14] Remind them of these things, and charge them before God not to quarrel about words, which does no good, but only ruins the hearers. [15] Do your best to present yourself to God as one approved, a worker who has no need to be ashamed, rightly handling the word of truth. [16] But avoid irreverent babble, for it will lead people into more and more ungodliness, [17] and their talk will spread like gangrene.



"Study to shew thyself approved unto God,
a workman that needeth not to be ashamed,
rightly dividing the word of truth."

I see the word study. I fear that many read this as, "Study scripture in order to rightly divide the word of truth." But I see "Study your works to shew thyself approved unto God." How can this be?

How do we rightly divide the word, or get at the truth, by other words, by our own words, by our often carnal words and thinkings? I don't think so. The thing to study here is our works, our actions for with these we will devide the word of truth. Our actions are the deviders. The profs of our puddings or our correct understandings will be in deeds and the study of these against the background of the Good News. In doing this we learn from our mistakes and our misunderstandings of the word itself. This is what Study means here... to Gordo. We devide the the word of truth not by other words but by our works, our acts and these works and acts is our study.
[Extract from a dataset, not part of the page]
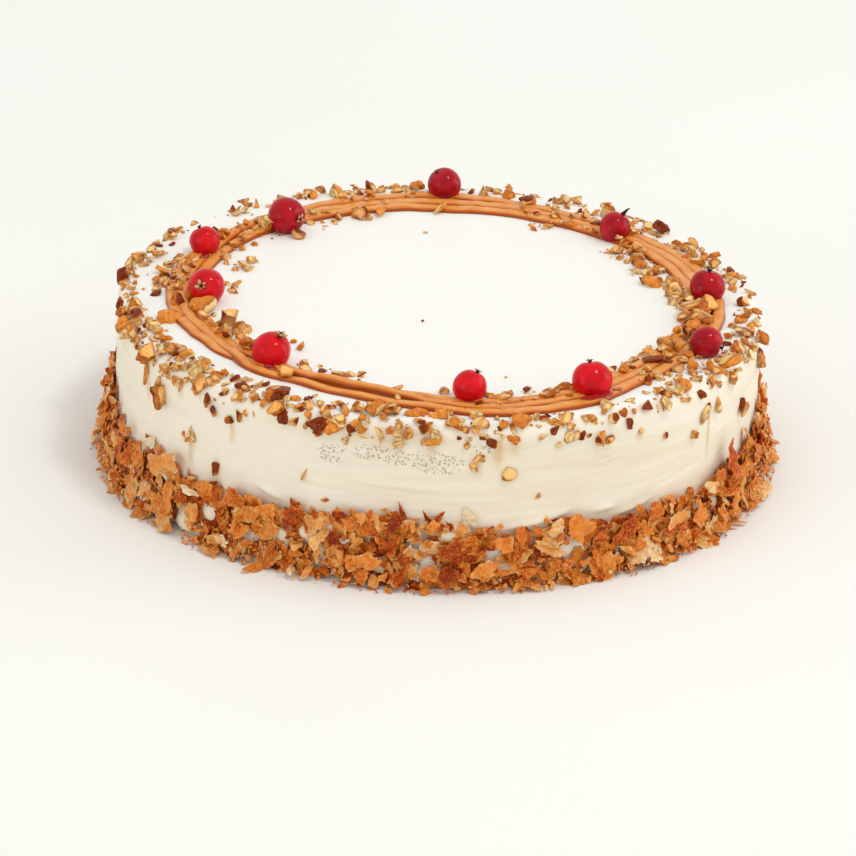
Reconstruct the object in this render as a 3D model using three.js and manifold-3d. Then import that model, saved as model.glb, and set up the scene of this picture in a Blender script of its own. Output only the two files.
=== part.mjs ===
// A round butterscotch cake: a sponge drum coated in whipped cream, a skirt of crushed crisp wafer
// pressed against its foot, a ring of piped caramel on top and ten red currants set along that ring.
// Millimetres, +Z up. The origin is the centre of the flat underside, and -Y is the front.
// Bearings are degrees about +Z, counted from +X towards +Y.
import * as THREE from "three";
import { mergeVertices } from "three/addons/utils/BufferGeometryUtils.js";
import Module from "manifold-3d";

// Driving dimensions.
const CAKE_RADIUS = 102; // of the cream coat
const CAKE_HEIGHT = 52;
const RIM_ROUNDING = 4.5; // where the palette knife turned the side over on to the top
const FOOT_ROUNDING = 1.2;
const CREAM_WAVE = 0.35; // how far the side wanders in and out
const GAP = 0.3; // left between pieces that touch

const SKIRT_THICKNESS = 4; // of the pressed wafer, halfway up
const SKIRT_SPREAD = 2.2; // how much further out the loose crumbs lie at the foot
const SKIRT_ROUGHNESS = 0.8; // how far single flakes stand out of it
const SKIRT_RAGGEDNESS = 1.8; // how far they reach above or below its general height
// Height of the skirt every 30 degrees of bearing, from +X round to the back, the left and the front.
const SKIRT_HEIGHTS = [29, 27, 25, 26, 27, 29, 30, 23, 22, 23, 18, 21];

const STRAND_WIDTH = 4; // one piped thread of caramel, settled flat on the cream
const STRAND_HEIGHT = 1.8;
// Distance of the caramel ring's middle from the axis, every 30 degrees of bearing.
const RING_DISTANCES = [84, 83, 82, 84, 82, 81, 81, 80.5, 81, 86.5, 89, 84];
// Each thread's way round: its offset from the ring's middle, then how far, how often and from where it
// weaves.
const STRANDS = [
  { offset: 3.7, sway: 0.8, turns: 3, start: 2.2 },
  { offset: 0, sway: 1.2, turns: 2, start: 0.6 },
  { offset: -3.7, sway: 0.8, turns: 3, start: 5.1 },
];

// Red currants: bearing and distance of the centre, diameter, how deep each was pressed into the cream, and
// where the dried flower points.
const CURRANTS = [
  { bearing: 89.7, distance: 91.7, diameter: 11.3, pressed: 1.6, lean: 32, heading: 191 },
  { bearing: 133.3, distance: 74.3, diameter: 12.2, pressed: 1, lean: 85, heading: 318 },
  { bearing: 158, distance: 82.3, diameter: 9.9, pressed: 0.6, lean: 25, heading: 152 },
  { bearing: 187.3, distance: 73.6, diameter: 11.4, pressed: 1, lean: 69, heading: 255 },
  { bearing: 229.3, distance: 77.1, diameter: 12, pressed: 2.2, lean: 25, heading: 353 },
  { bearing: 276.9, distance: 82.5, diameter: 10.4, pressed: 1, lean: 27, heading: 22 },
  { bearing: 302.4, distance: 86.8, diameter: 12.1, pressed: 2.2, lean: 18, heading: 120 },
  { bearing: 333.9, distance: 91.7, diameter: 10.2, pressed: 1.2, lean: 103, heading: 343 },
  { bearing: 3.5, distance: 84.9, diameter: 11.5, pressed: 1.6, lean: 10, heading: 60 },
  { bearing: 44.6, distance: 80, diameter: 10.4, pressed: 1, lean: 30, heading: 18 },
];
const FLOWER_RADIUS = 0.12; // of the dried flower at a currant's end, as a share of the diameter
const FLOWER_LENGTH = 0.1;

// Fineness of the facets.
const CAKE_STEPS = 80;
const SKIRT_STEPS = 104;
const STRAND_STEPS = 62;
const STRAND_SIDES = 6;
const CURRANT_STEPS = 12;
const CURRANT_ARCS = 8;
const ROUNDING_STEPS = 4;

const radians = THREE.MathUtils.degToRad;
const wasm = await Module();
wasm.setup();

/** A value known every 30 degrees of bearing, joined smoothly round the circle. */
function roundTheCake(values, angle) {
  const turn = (angle / (2 * Math.PI) + 2) % 1;
  const place = turn * values.length;
  const here = Math.floor(place);
  const at = (i) => values[(here + i + values.length) % values.length];
  const share = place - here;
  const slopeHere = (at(1) - at(-1)) / 2;
  const slopeNext = (at(2) - at(0)) / 2;
  const rise = at(1) - at(0);
  const cubed = slopeHere + slopeNext - 2 * rise;
  const squared = 3 * rise - 2 * slopeHere - slopeNext;
  return at(0) + share * (slopeHere + share * (squared + share * cubed));
}

/** A smooth unevenness between -1 and 1 that closes on itself round the cake. */
function unevenness(angle, height, seed) {
  return (
    0.5 * Math.sin(5 * angle + seed + 0.06 * height) +
    0.3 * Math.sin(11 * angle + 2.3 * seed - 0.11 * height) +
    0.2 * Math.sin(23 * angle + 4.1 * seed + 0.21 * height)
  );
}

/** A repeatable random amount between -1 and 1 for one bearing and level. */
function grain(angle, level) {
  const scattered = 4375.85 * Math.sin(12.9898 * Math.cos(angle) + 78.233 * Math.sin(angle) + 37.719 * level);
  return 2 * (scattered - Math.floor(scattered)) - 1;
}

/** Points of a quarter turn from one corner direction to the next, about a centre in the profile's plane. */
function quarter(centreX, centreY, radius, startDegrees) {
  return Array.from({ length: ROUNDING_STEPS + 1 }, (_, i) => {
    const angle = radians(startDegrees + (90 * i) / ROUNDING_STEPS);
    return new THREE.Vector2(centreX + radius * Math.cos(angle), centreY + radius * Math.sin(angle));
  });
}

/** Turns a profile about the Z axis, then moves each point by a rule of its bearing, distance and height. */
function turned(profile, steps, rule = null) {
  const geometry = new THREE.LatheGeometry(profile, steps).rotateX(Math.PI / 2);
  const points = geometry.attributes.position;
  for (let i = 0; rule && i < points.count; i++) {
    const angle = Math.atan2(points.getY(i), points.getX(i));
    const [distance, height] = rule(angle, Math.hypot(points.getX(i), points.getY(i)), points.getZ(i));
    points.setXYZ(i, distance * Math.cos(angle), distance * Math.sin(angle), height);
  }
  return geometry;
}

/** The same surface as a manifold-3d solid. */
function solidOf(geometry) {
  const bare = geometry.clone();
  bare.deleteAttribute("normal");
  bare.deleteAttribute("uv");
  const merged = mergeVertices(bare, 1e-3);
  return new wasm.Manifold(
    new wasm.Mesh({
      numProp: 3,
      vertProperties: merged.attributes.position.array,
      triVerts: new Uint32Array(merged.index.array),
    }),
  );
}

/** A manifold-3d solid as a three.js geometry. */
function geometryOf(solid) {
  const mesh = solid.getMesh();
  const geometry = new THREE.BufferGeometry();
  geometry.setAttribute("position", new THREE.BufferAttribute(mesh.vertProperties, 3));
  geometry.setIndex(new THREE.BufferAttribute(mesh.triVerts, 1));
  geometry.computeVertexNormals();
  return geometry;
}

function creamMaterial() {
  return new THREE.MeshStandardMaterial({ color: 0xf4eedf, roughness: 0.55, metalness: 0 });
}

function waferMaterial() {
  return new THREE.MeshStandardMaterial({ color: 0xc07838, roughness: 0.75, metalness: 0 });
}

function caramelMaterial() {
  return new THREE.MeshStandardMaterial({ color: 0xc5854a, roughness: 0.3, metalness: 0 });
}

function currantMaterial() {
  return new THREE.MeshStandardMaterial({ color: 0xb0101f, roughness: 0.15, metalness: 0 });
}

/** Where a currant's centre is once it has been pressed into the cream. */
function currantCentre({ bearing, distance, diameter, pressed }) {
  const angle = radians(bearing);
  const height = CAKE_HEIGHT + diameter / 2 - pressed;
  return new THREE.Vector3(distance * Math.cos(angle), distance * Math.sin(angle), height);
}

/** What is left of a solid that stands on the given height once the currants have pressed their beds. */
function bedded(solid, floor = 0) {
  return CURRANTS.reduce((left, currant) => {
    const bed = new THREE.SphereGeometry(currant.diameter / 2 + 2 * GAP, CURRANT_STEPS, CURRANT_ARCS);
    const { x, y, z } = currantCentre(currant);
    bed.translate(x, y, z - floor);
    return left.subtract(solidOf(bed));
  }, solid);
}

/** The cake itself: an uncut drum with a softly rounded rim and a side that wanders a little. */
function makeCake() {
  const sideTop = CAKE_HEIGHT - RIM_ROUNDING;
  const sideRows = [0.25, 0.5, 0.75].map(
    (share) => new THREE.Vector2(CAKE_RADIUS, THREE.MathUtils.lerp(FOOT_ROUNDING, sideTop, share)),
  );
  const profile = [
    new THREE.Vector2(0, 0),
    ...quarter(CAKE_RADIUS - FOOT_ROUNDING, FOOT_ROUNDING, FOOT_ROUNDING, -90),
    ...sideRows,
    ...quarter(CAKE_RADIUS - RIM_ROUNDING, sideTop, RIM_ROUNDING, 0),
    new THREE.Vector2(0, CAKE_HEIGHT),
  ];
  const wander = (angle, distance, height) => {
    const onTheSide = THREE.MathUtils.smoothstep(distance, CAKE_RADIUS - RIM_ROUNDING, CAKE_RADIUS);
    return [distance + onTheSide * CREAM_WAVE * unevenness(angle, height, 1), height];
  };
  const drum = bedded(solidOf(turned(profile, CAKE_STEPS, wander)));
  const mesh = new THREE.Mesh(geometryOf(drum), creamMaterial());
  mesh.name = "cream_cake";
  return mesh;
}

/** The skirt of crushed wafer: a ring against the foot of the cake with a ragged top and face. */
function makeSkirt() {
  const inner = CAKE_RADIUS + CREAM_WAVE + GAP;
  const outer = inner + SKIRT_THICKNESS;
  // The profile is drawn one unit high, and each bearing's own height scales it.
  const profile = [
    new THREE.Vector2(inner, 0),
    new THREE.Vector2(outer + SKIRT_SPREAD, 0),
    new THREE.Vector2(outer + 0.7 * SKIRT_SPREAD, 0.16),
    new THREE.Vector2(outer + 0.2 * SKIRT_SPREAD, 0.42),
    new THREE.Vector2(outer - 0.2 * SKIRT_THICKNESS, 0.7),
    new THREE.Vector2(outer - 0.45 * SKIRT_THICKNESS, 0.93),
    new THREE.Vector2(inner, 1),
    new THREE.Vector2(inner, 0),
  ];
  const ragged = (angle, distance, share) => {
    const crest = roundTheCake(SKIRT_HEIGHTS, angle) + SKIRT_RAGGEDNESS * grain(angle, 1);
    const standsOut = distance > inner + GAP ? SKIRT_ROUGHNESS * grain(angle, distance) : 0;
    return [distance + standsOut, share * crest];
  };
  const mesh = new THREE.Mesh(turned(profile, SKIRT_STEPS, ragged), waferMaterial());
  mesh.name = "wafer_skirt";
  return mesh;
}

/** One thread of the ring: a flat-bottomed tube that weaves round the cake and closes on itself. */
function makeStrand({ offset, sway, turns, start }) {
  const geometry = new THREE.TorusGeometry(CAKE_RADIUS, 1, STRAND_SIDES, STRAND_STEPS);
  const points = geometry.attributes.position;
  for (let i = 0; i < points.count; i++) {
    const angle = Math.atan2(points.getY(i), points.getX(i));
    const across = Math.hypot(points.getX(i), points.getY(i)) - CAKE_RADIUS;
    const middle = roundTheCake(RING_DISTANCES, angle) + offset + sway * Math.sin(turns * angle + start);
    const distance = middle + (across * STRAND_WIDTH) / 2;
    const height = ((points.getZ(i) + 1) * STRAND_HEIGHT) / 2;
    points.setXYZ(i, distance * Math.cos(angle), distance * Math.sin(angle), height);
  }
  return solidOf(geometry);
}

/** The caramel ring: its threads run into each other and round the currants. */
function makeCaramelRing() {
  const ring = STRANDS.map(makeStrand).reduce((whole, strand) => whole.add(strand));
  const floor = CAKE_HEIGHT + GAP;
  const mesh = new THREE.Mesh(geometryOf(bedded(ring, floor)), caramelMaterial());
  mesh.position.z = floor;
  mesh.name = "caramel_ring";
  return mesh;
}

/** One currant: a round berry that ends in the stub of its dried flower. */
function makeCurrant(currant, index) {
  const radius = currant.diameter / 2;
  const flowerRadius = FLOWER_RADIUS * currant.diameter;
  const shoulder = Math.acos(flowerRadius / radius) - Math.PI / 2;
  const skin = Array.from({ length: CURRANT_ARCS }, (_, i) => {
    const angle = THREE.MathUtils.lerp(-Math.PI / 2, Math.PI / 2 + shoulder, i / (CURRANT_ARCS - 1));
    return new THREE.Vector2(i ? radius * Math.cos(angle) : 0, radius * Math.sin(angle));
  });
  const tip = radius + FLOWER_LENGTH * currant.diameter;
  const profile = [...skin, new THREE.Vector2(0.8 * flowerRadius, tip), new THREE.Vector2(0, tip)];
  const mesh = new THREE.Mesh(turned(profile, CURRANT_STEPS), currantMaterial());
  mesh.position.copy(currantCentre(currant));
  mesh.rotation.set(0, radians(currant.lean), radians(currant.heading), "ZYX");
  mesh.name = `currant_${String(index + 1).padStart(2, "0")}`;
  return mesh;
}

const cake = new THREE.Group();
cake.add(makeCake(), makeSkirt(), makeCaramelRing(), ...CURRANTS.map(makeCurrant));

export default cake;
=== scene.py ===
"""The looks of an uncut butterscotch cake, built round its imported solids.

Everything is in metres in the cake's own frame: the origin is the centre of the underside, +Z is up and
-Y is the front. A bearing is in degrees about +Z, counted from +X (the right) towards +Y (the back).
"""

import json
import logging
import math
from dataclasses import dataclass
from enum import Enum
from typing import Any, Sequence

import bmesh
import bpy
import numpy as np
from mathutils import Matrix, Vector


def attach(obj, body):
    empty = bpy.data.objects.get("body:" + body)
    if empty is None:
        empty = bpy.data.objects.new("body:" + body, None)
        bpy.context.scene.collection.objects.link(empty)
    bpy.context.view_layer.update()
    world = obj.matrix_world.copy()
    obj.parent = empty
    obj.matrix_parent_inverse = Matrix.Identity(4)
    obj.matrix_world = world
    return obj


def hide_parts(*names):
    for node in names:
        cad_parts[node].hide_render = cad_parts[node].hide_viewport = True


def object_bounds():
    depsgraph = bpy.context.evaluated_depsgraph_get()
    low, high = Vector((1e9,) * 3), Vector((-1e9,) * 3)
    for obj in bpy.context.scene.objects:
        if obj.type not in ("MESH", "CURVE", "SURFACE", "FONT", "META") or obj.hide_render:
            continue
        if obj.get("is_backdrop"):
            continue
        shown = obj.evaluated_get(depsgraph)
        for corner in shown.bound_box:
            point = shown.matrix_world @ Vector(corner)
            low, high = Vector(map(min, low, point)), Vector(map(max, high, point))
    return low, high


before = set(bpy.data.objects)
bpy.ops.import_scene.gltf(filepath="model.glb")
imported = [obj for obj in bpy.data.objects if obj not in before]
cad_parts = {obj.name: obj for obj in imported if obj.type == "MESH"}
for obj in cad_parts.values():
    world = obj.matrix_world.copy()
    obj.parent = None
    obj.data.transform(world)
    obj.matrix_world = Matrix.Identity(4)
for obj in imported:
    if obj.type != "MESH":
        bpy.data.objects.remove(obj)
CAD_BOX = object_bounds()

LOG = logging.getLogger("butterscotch_cake")
MM = 0.001
CAKE_RADIUS = 102.0  # of the cream, in millimetres
CAKE_TOP = 52.0  # millimetres above the foot
BODY = "root"
SENSOR_WIDTH = 36.0


# --- Shared tools ---------------------------------------------------------------------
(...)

 Example: This Christmas as we put toys and things together with the furnished instruction manuals, I urge all to consider how they come to the conclusion that they misread or that the instuctions are a bad translation? By thinking about them? by praying over them? or by trying to make the darn things work like they are supposed to with all the parts in the things and not a few remaining in the hands...unexplained.


----------



## Ronnie T (Dec 17, 2010)

gordon 2 said:


> 14] Remind them of these things, and charge them before God not to quarrel about words, which does no good, but only ruins the hearers. [15] Do your best to present yourself to God as one approved, a worker who has no need to be ashamed, rightly handling the word of truth. [16] But avoid irreverent babble, for it will lead people into more and more ungodliness, [17] and their talk will spread like gangrene.
> 
> 
> 
> ...




Thanks.
You're a wise man.
Well, at least your comments are very thought provoking.


----------



## gordon 2 (Dec 18, 2010)

Ronnie T said:


> Thanks.
> You're a wise man.
> Well, at least your comments are very thought provoking.



LOL.... The only wisdom I have is that I know I can be wrong and make errors in judgement,  and I try my best not to. When something does not sit well on the ground with people, provided they are competent, there is usually something amiss with the clipboard crew higher up, in my experience. And this is the way I read scripture and assess doctrine, not with polemics, but with a view to or from the perspectives gained from what people are , what they can do or are capable of.


----------